[begin ENTRIES]

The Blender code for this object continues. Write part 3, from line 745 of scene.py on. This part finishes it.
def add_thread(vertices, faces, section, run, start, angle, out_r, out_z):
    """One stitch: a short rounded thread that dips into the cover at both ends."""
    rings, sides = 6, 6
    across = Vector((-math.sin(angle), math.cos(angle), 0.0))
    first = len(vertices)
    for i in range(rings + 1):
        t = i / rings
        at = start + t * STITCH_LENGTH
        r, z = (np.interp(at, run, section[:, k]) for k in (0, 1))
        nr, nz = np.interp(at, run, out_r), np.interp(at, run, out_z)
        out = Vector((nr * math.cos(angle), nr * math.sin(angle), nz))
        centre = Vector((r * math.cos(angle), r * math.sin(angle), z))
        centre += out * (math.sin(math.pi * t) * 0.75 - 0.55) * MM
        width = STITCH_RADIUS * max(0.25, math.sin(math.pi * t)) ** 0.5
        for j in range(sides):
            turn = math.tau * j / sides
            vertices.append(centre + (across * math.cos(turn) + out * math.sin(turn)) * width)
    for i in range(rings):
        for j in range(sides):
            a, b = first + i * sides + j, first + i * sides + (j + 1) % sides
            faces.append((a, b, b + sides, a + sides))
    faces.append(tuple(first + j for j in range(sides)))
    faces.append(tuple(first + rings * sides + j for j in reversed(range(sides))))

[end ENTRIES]
[begin ENTRIES]

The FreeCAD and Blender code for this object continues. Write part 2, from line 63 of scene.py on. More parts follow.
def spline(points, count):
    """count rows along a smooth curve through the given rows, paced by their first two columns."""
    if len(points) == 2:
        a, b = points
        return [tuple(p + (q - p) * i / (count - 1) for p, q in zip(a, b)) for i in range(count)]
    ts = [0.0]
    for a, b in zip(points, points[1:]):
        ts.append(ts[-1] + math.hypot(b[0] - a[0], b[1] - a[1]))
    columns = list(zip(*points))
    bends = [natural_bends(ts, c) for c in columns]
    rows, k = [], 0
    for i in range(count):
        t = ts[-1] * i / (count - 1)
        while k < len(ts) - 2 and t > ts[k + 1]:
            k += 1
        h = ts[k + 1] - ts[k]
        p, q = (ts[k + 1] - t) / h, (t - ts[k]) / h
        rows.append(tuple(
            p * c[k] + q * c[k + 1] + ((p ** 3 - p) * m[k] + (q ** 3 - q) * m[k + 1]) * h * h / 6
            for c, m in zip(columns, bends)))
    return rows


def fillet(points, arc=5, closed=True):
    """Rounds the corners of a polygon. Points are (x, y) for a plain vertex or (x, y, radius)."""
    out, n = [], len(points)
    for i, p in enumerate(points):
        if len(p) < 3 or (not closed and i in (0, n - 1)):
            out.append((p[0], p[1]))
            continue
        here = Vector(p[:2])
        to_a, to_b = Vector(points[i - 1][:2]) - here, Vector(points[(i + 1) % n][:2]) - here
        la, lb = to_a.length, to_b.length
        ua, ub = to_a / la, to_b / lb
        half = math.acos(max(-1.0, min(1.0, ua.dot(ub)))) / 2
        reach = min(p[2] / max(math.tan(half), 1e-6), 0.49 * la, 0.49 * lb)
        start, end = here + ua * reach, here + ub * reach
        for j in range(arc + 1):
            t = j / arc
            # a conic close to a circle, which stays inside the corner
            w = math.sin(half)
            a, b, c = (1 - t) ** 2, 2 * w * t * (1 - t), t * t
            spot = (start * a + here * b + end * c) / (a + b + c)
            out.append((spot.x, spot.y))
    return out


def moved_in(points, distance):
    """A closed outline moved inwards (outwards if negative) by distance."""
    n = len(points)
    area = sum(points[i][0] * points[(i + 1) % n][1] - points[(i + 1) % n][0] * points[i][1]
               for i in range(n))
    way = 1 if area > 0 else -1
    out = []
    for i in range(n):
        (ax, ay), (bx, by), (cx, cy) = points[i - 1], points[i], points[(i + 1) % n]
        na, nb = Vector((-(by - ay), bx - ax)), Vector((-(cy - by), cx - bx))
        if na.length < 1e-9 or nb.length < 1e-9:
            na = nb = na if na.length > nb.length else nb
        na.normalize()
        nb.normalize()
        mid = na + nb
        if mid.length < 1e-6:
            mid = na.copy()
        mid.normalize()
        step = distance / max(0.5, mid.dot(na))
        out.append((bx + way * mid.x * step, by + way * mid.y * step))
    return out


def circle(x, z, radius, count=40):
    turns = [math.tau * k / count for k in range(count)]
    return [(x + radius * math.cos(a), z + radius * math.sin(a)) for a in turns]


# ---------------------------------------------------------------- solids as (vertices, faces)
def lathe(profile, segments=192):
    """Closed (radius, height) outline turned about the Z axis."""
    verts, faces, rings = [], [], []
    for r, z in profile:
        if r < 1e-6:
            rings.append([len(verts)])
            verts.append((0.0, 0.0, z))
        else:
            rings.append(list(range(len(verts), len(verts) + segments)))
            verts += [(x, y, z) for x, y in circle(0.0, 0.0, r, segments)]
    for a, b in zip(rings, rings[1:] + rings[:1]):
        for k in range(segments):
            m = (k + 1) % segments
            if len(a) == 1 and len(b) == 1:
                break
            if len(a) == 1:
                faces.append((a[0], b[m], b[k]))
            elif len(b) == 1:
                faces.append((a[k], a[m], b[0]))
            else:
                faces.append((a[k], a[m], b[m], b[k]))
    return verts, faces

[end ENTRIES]

JOB:
Output the section opening with the line that has "The Blender code" and closing with the line that has "faces.append(tuple(first + rings". Keep both end lines and leave out the rest.

TASK RESULT:
The Blender code for this object continues. Write part 3, from line 745 of scene.py on. This part finishes it.
def add_thread(vertices, faces, section, run, start, angle, out_r, out_z):
    """One stitch: a short rounded thread that dips into the cover at both ends."""
    rings, sides = 6, 6
    across = Vector((-math.sin(angle), math.cos(angle), 0.0))
    first = len(vertices)
    for i in range(rings + 1):
        t = i / rings
        at = start + t * STITCH_LENGTH
        r, z = (np.interp(at, run, section[:, k]) for k in (0, 1))
        nr, nz = np.interp(at, run, out_r), np.interp(at, run, out_z)
        out = Vector((nr * math.cos(angle), nr * math.sin(angle), nz))
        centre = Vector((r * math.cos(angle), r * math.sin(angle), z))
        centre += out * (math.sin(math.pi * t) * 0.75 - 0.55) * MM
        width = STITCH_RADIUS * max(0.25, math.sin(math.pi * t)) ** 0.5
        for j in range(sides):
            turn = math.tau * j / sides
            vertices.append(centre + (across * math.cos(turn) + out * math.sin(turn)) * width)
    for i in range(rings):
        for j in range(sides):
            a, b = first + i * sides + j, first + i * sides + (j + 1) % sides
            faces.append((a, b, b + sides, a + sides))
    faces.append(tuple(first + j for j in range(sides)))
    faces.append(tuple(first + rings * sides + j for j in reversed(range(sides))))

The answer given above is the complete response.